Il nuovo siero vietnamita anti Covid

Il siero è prodotto dalla società statunitense Arcturus Therapeutics

Il nuovo siero vietnamita anti Covid

Costa meno, è più agevole da trasportare, facile da conservare e più sicuro. Sono le proprietà del nuovo vaccino che si candida a Rna messaggero. Il siero, prodotto dalla società statunitense Arcturus Therapeutics Holdings funzionerebbe al 55% nel prevenire il Covid-19. A riportarlo è una nota dell’azienda in cui si comunica che è stata superata la fase di sperimentazione III. La sua efficacia, invece, sarebbe del 95 % per quanto concerne la riduzione dei sintomi. In questo modo, quindi, sempre meno persone dovranno ricorrere all’ospedalizzazione.

Il composto è stato provato in Vietnam durante il picco delle varianti Delta e Omicron. Sarebbe stato coinvolto un campione di circa 17mila persone, a cui sono state sottoposte due dosi da 5 milligrammi. Tra la prima e la seconda iniezione trascorso un intervallo di 28 giorni. Tra gli individui che si sarebbero sottoposti al test soltanto uno, tra l’altro un soggetto in età avanzata e con patologie pregresse, avrebbe perso la vita. Nove, invece, le vittime nel gruppo di controllo. Per la restante parte dei volontari solo effetti lievi. Testimonianza, pertanto, di efficacia e sicurezza.

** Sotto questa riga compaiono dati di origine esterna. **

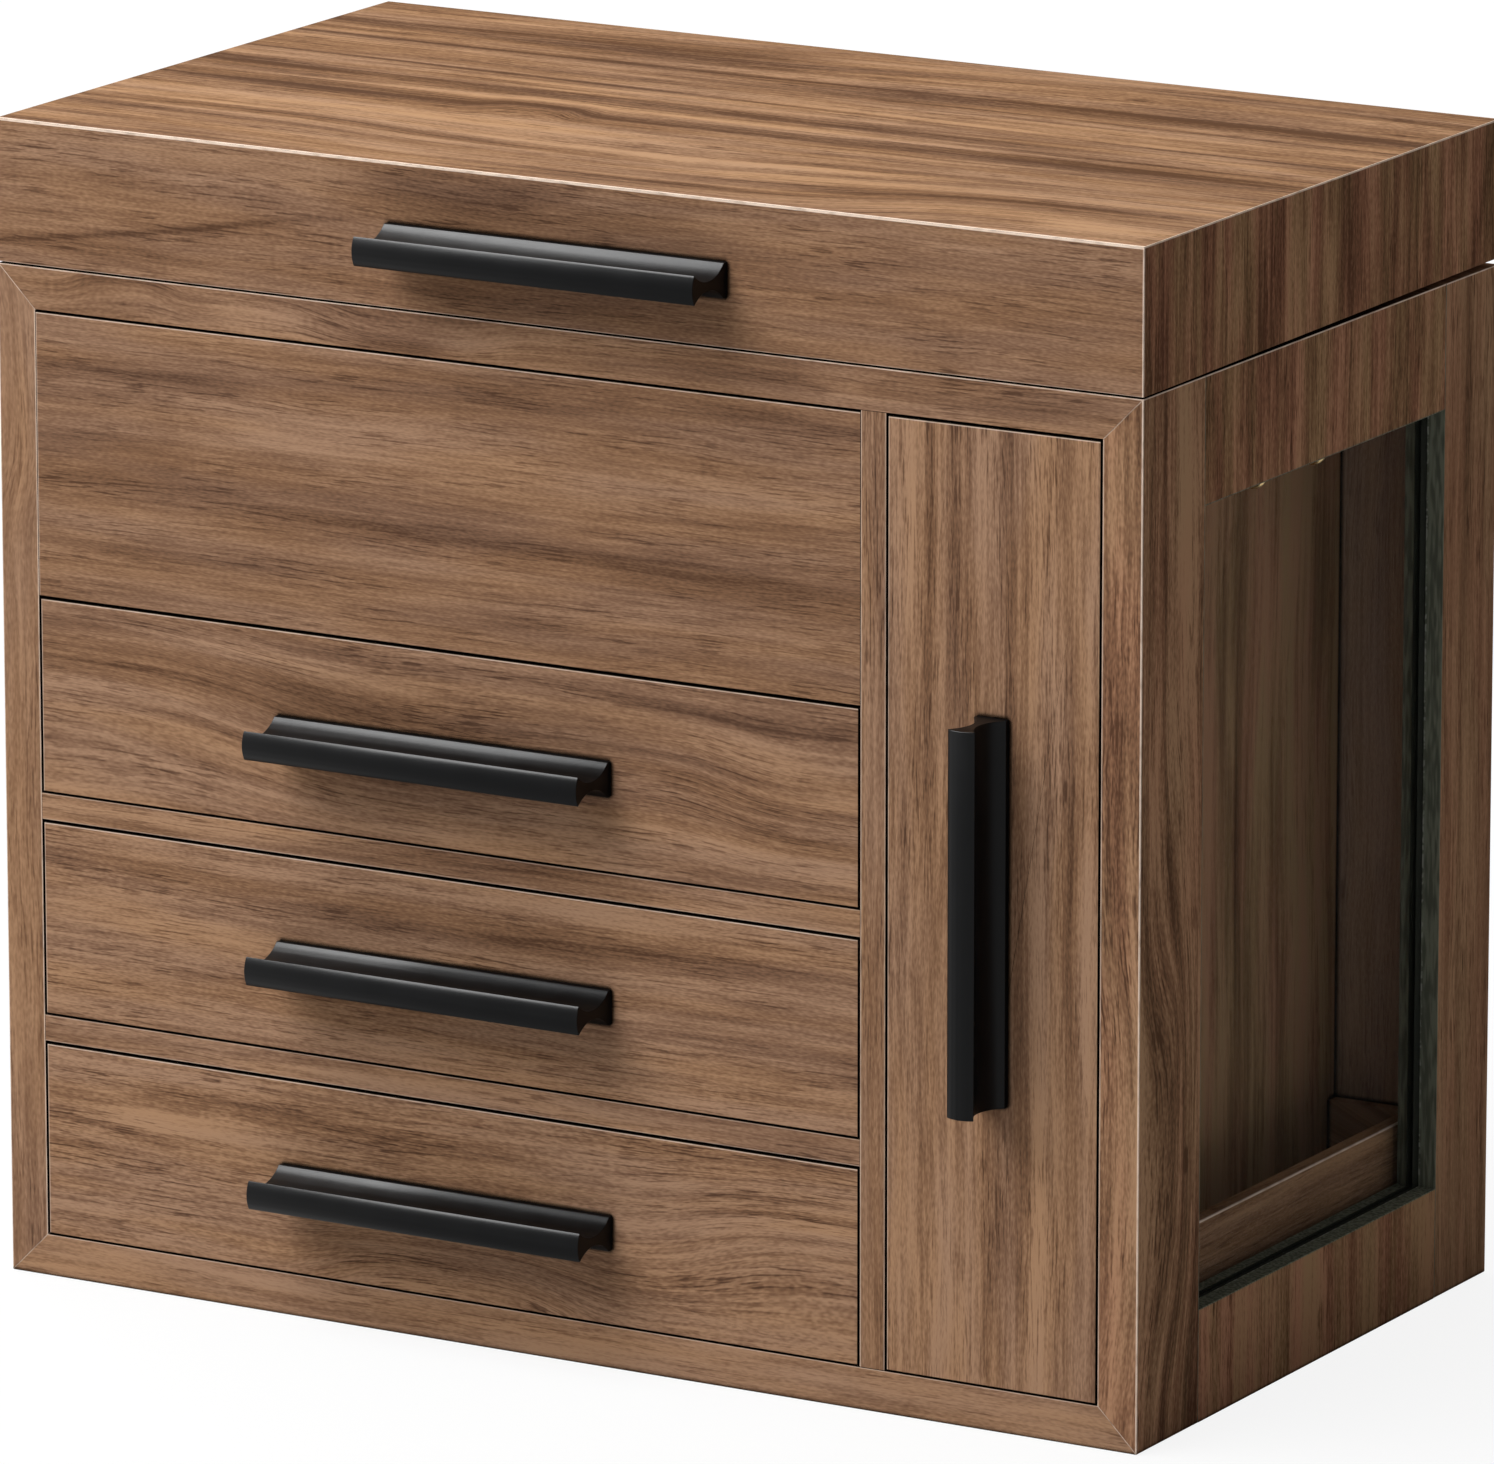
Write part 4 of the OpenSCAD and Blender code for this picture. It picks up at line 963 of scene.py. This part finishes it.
    "pull_out_base": dict(grain="y", across="x", seed=21.3),
    "pull_out_lips": dict(
        grain="y", across="z", seed=22.8, tone=0.12, figure=4, tint=TAN,
        edges=[("z+", "x+", 0.4, 1.0)],
    ),
    # Its high tone is painted light: it makes the spine lighter for the little light that reaches it
    # through the window
    "pull_out_spine": dict(
        grain="z", across="y", seed=23.4, tone=0.29, contrast=1.6, figure=5, pores=0.75, tint=TAN,
        hues=CLEAR_HUES,
        lifts=[(90, 60, 60, 30, 8)],
        streaks=[
            (160, 40, 90, 3, 0.36, 0), (160, 60, 90, 4, -0.28, 0), (150, 75, 110, 5, 0.28, 0),
            (120, 90, 120, 6, -0.14, 0), (140, 110, 120, 7, 0.31, 0),
        ],
    ),
    "pull_out_top": dict(grain="y", across="x", seed=24.9),
    "mirror_frame": dict(grain="x", across="y", seed=25.2, figure=2),
    "upper_drawer_walls": dict(grain="y", across="z", seed=26.1, tone=-0.06),
    "middle_drawer_walls": dict(grain="y", across="z", seed=27.5, tone=-0.06),
    "lower_drawer_walls": dict(grain="y", across="z", seed=28.9, tone=-0.06),
    "upper_drawer_bottom": dict(grain="x", across="y", seed=29.2, tone=-0.06),
    "middle_drawer_bottom": dict(grain="x", across="y", seed=30.3, tone=-0.06),
    "lower_drawer_bottom": dict(grain="x", across="y", seed=31.7, tone=-0.06),
}
for node, veneer in BOARDS.items():
    dress(node, walnut(node, **veneer), ease=0.13)

black = black_pull()
brass = metal("brass", BRASS, 0.28, "x")
steel = metal("steel", STEEL, 0.32, "z")
cloth_finish = velvet()
for node in nodes:
    if node.endswith("_pull"):
        dress(node, black, ease=0.15)
    if node.endswith("_screws") or node == "hinge_pins":
        dress(node, steel, ease=0.06)
    if node in ("case_hinge_leaves", "lid_hinge_leaves", "necklace_hooks"):
        dress(node, brass)
dress("window_pane", window_glass())
dress("mirror_glass", silvered_glass())
dress("lid_bumpers", rubber(), ease=0.2)

line_with_velvet("compartment_lining", "case", cloth_finish)
for drawer in ("upper_drawer", "middle_drawer", "lower_drawer"):
    line_with_velvet(drawer + "_lining", drawer, cloth_finish)
cover_partitions("compartment_partitions", "case", cloth_finish)
cover_partitions("upper_drawer_partitions", "upper_drawer", cloth_finish)
cover_partitions("middle_drawer_partitions", "middle_drawer", cloth_finish)
cover_pads("pull_out_pads", "pull_out", cloth_finish)
ring_rolls("upper_drawer_ring_rolls", "upper_drawer", cloth_finish)
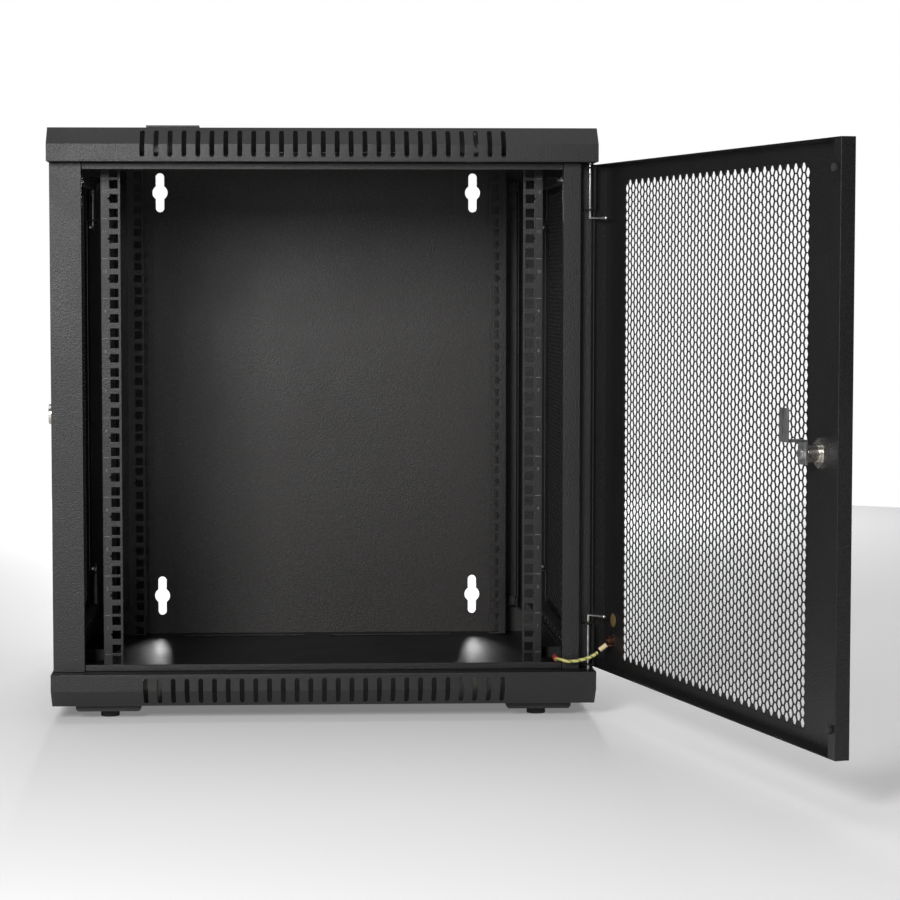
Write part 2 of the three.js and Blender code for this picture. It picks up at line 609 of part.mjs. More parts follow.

La novità, però, è che questo vaccino è auto-amplificante. Tale aspetto permette non solo di ridurre il materiale virale necessario per produrlo, ma soprattutto consente di fabbricarne quantità maggiori a costi minori. Altro passo in avanti per quanto concerne l’Arcturus Therapeutics è la liofilizzazione della molecola di mRna. Ciò consente di avere un prodotto che può essere trasportato in modo più semplice rispetto al passato e soprattutto non necessita di particolari prerogative per la sua conservazione. Può essere, infatti, tenuto a temperatura ambiente e non c’è bisogno ìdi frigoriferi o altri sistemi per mantenerlo intatto col passare dei giorni. Tale vaccino, inoltre, sembrerebbe che rimarrebbe anche più tempo nel corpo, essendo composto da enzimi che favoriscono la moltiplicazione della proteina Spike.

Non è da escludere, poi, come dichiarato dai vertici aziendali, che lo

studio effettuato negli States possa consentire la produzione di nuove opzioni terapeutiche. L’obiettivo è farsi trovare pronti qualora spuntassero nuovi virus, evitando così quanto accaduto nei primi mesi della pandemia.